STATED PROBLEM → Locate each line below that includes "axis" and reproduce it.

□ □ □ □ □ □ □

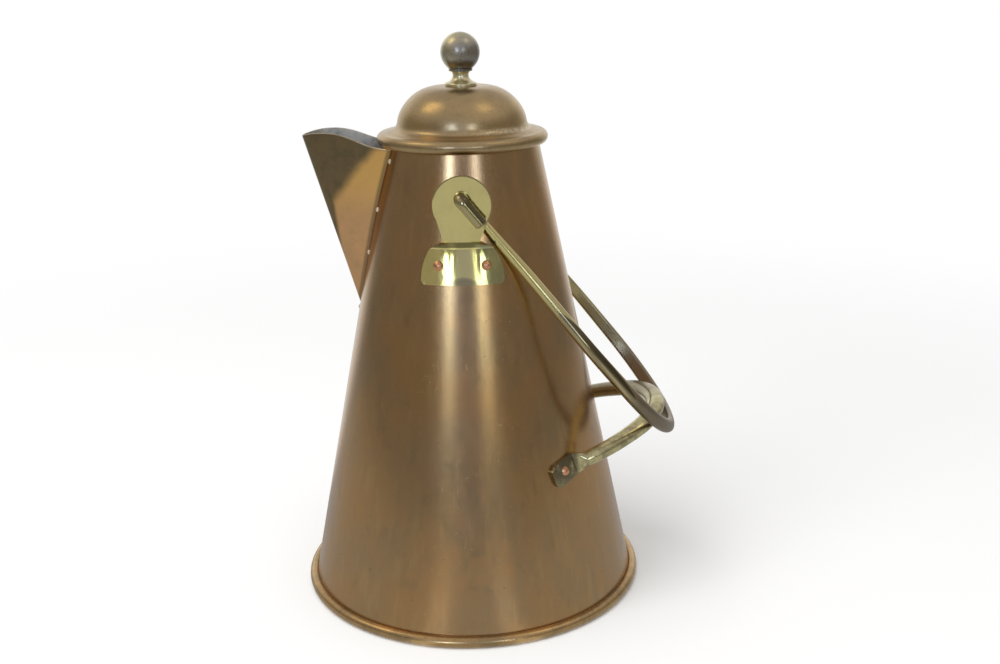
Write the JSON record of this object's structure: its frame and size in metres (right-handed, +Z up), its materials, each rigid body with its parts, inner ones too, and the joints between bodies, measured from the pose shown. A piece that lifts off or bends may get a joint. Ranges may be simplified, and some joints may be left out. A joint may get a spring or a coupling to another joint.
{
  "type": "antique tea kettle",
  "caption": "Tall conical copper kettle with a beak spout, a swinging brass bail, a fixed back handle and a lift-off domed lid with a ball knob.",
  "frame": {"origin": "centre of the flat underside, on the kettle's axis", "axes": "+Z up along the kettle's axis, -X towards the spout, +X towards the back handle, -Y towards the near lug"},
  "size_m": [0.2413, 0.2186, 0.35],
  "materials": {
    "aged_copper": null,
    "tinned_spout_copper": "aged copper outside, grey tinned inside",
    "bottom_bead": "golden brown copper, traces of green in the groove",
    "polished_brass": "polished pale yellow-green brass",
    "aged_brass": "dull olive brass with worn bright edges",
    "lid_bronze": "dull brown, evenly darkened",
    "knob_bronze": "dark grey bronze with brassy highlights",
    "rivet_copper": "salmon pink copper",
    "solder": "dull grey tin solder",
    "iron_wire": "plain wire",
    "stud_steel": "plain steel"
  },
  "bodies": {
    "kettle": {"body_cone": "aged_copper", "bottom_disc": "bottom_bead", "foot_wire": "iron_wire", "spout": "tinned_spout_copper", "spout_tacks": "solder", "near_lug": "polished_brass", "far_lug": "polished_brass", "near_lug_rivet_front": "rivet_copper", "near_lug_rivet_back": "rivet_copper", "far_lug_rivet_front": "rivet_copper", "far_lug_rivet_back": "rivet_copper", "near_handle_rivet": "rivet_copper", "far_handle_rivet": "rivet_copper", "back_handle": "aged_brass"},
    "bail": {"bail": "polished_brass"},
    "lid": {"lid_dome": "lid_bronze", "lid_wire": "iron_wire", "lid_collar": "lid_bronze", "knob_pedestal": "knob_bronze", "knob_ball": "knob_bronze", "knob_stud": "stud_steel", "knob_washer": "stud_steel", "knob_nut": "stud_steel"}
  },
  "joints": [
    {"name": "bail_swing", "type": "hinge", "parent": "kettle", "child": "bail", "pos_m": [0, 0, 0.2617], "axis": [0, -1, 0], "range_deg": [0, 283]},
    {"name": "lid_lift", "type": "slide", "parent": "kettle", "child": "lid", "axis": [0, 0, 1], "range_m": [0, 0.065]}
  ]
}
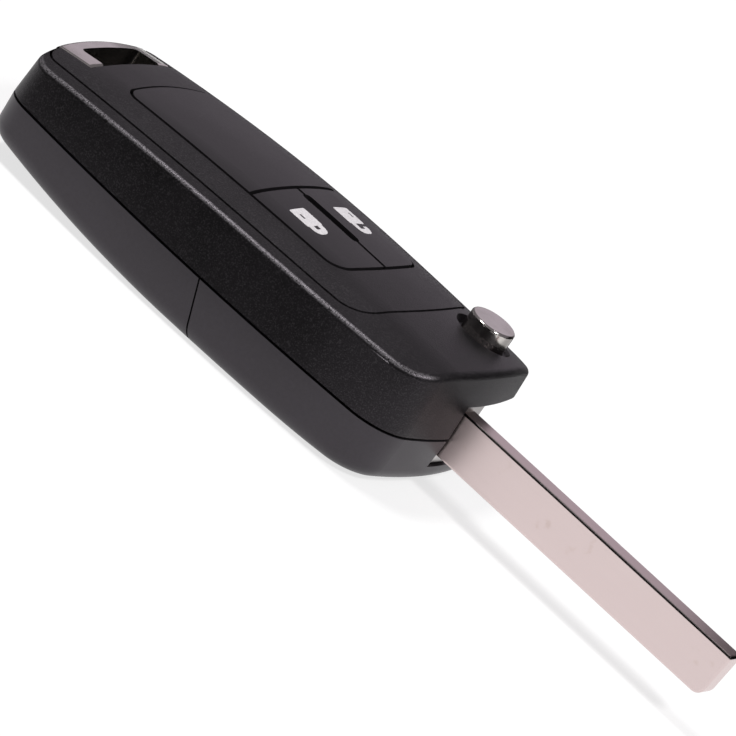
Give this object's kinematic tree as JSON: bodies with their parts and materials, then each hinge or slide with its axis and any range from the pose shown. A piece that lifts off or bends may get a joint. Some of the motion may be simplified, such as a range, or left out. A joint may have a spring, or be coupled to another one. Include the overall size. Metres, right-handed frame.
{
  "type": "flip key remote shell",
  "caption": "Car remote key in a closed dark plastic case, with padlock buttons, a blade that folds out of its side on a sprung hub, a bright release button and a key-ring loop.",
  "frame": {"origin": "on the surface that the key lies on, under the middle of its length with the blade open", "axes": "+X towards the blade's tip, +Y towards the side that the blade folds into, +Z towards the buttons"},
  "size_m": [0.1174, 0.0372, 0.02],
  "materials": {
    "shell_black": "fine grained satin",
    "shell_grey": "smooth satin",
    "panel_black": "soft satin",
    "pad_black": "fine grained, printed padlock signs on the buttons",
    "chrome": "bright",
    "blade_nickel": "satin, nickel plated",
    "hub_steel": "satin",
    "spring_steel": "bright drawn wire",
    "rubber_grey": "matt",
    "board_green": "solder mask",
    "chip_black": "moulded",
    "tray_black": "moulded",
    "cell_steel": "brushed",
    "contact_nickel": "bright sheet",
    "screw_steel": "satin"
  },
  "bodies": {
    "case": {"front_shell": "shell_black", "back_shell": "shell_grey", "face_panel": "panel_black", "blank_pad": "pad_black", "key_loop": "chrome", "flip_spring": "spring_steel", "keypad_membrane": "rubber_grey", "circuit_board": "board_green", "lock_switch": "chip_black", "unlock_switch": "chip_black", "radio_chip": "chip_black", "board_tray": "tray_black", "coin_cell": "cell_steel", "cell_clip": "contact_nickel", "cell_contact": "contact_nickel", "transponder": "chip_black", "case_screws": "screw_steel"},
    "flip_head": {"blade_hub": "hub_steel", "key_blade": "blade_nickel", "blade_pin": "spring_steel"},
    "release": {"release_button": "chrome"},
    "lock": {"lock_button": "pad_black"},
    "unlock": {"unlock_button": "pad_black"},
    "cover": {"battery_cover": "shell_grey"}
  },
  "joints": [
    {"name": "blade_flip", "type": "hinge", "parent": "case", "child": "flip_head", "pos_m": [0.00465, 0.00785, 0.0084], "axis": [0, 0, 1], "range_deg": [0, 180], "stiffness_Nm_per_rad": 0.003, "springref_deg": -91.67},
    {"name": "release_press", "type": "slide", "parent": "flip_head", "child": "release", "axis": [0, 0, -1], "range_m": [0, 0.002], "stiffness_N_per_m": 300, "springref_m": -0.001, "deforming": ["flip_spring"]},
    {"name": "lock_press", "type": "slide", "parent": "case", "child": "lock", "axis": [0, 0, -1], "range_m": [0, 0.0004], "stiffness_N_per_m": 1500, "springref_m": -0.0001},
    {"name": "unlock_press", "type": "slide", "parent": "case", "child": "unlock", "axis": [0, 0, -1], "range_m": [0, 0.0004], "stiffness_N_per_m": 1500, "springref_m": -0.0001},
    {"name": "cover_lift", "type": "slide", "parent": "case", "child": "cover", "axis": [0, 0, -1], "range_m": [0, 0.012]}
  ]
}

□ □ □ □ □ □ □

ANSWER FOR THE TASK →
  "frame": {"origin": "centre of the flat underside, on the kettle's axis", "axes": "+Z up along the kettle's axis, -X towards the spout, +X towards the back handle, -Y towards the near lug"},
    {"name": "bail_swing", "type": "hinge", "parent": "kettle", "child": "bail", "pos_m": [0, 0, 0.2617], "axis": [0, -1, 0], "range_deg": [0, 283]},
    {"name": "lid_lift", "type": "slide", "parent": "kettle", "child": "lid", "axis": [0, 0, 1], "range_m": [0, 0.065]}
Give this object's kinematic tree as JSON: bodies with their parts and materials, then each hinge or slide with its axis and any range from the pose shown. A piece that lifts off or bends may get a joint. Some of the motion may be simplified, such as a range, or left out. A joint may have a spring, or be coupled to another one. Include the overall size. Metres, right-handed frame.
    {"name": "blade_flip", "type": "hinge", "parent": "case", "child": "flip_head", "pos_m": [0.00465, 0.00785, 0.0084], "axis": [0, 0, 1], "range_deg": [0, 180], "stiffness_Nm_per_rad": 0.003, "springref_deg": -91.67},
    {"name": "release_press", "type": "slide", "parent": "flip_head", "child": "release", "axis": [0, 0, -1], "range_m": [0, 0.002], "stiffness_N_per_m": 300, "springref_m": -0.001, "deforming": ["flip_spring"]},
    {"name": "lock_press", "type": "slide", "parent": "case", "child": "lock", "axis": [0, 0, -1], "range_m": [0, 0.0004], "stiffness_N_per_m": 1500, "springref_m": -0.0001},
    {"name": "unlock_press", "type": "slide", "parent": "case", "child": "unlock", "axis": [0, 0, -1], "range_m": [0, 0.0004], "stiffness_N_per_m": 1500, "springref_m": -0.0001},
    {"name": "cover_lift", "type": "slide", "parent": "case", "child": "cover", "axis": [0, 0, -1], "range_m": [0, 0.012]}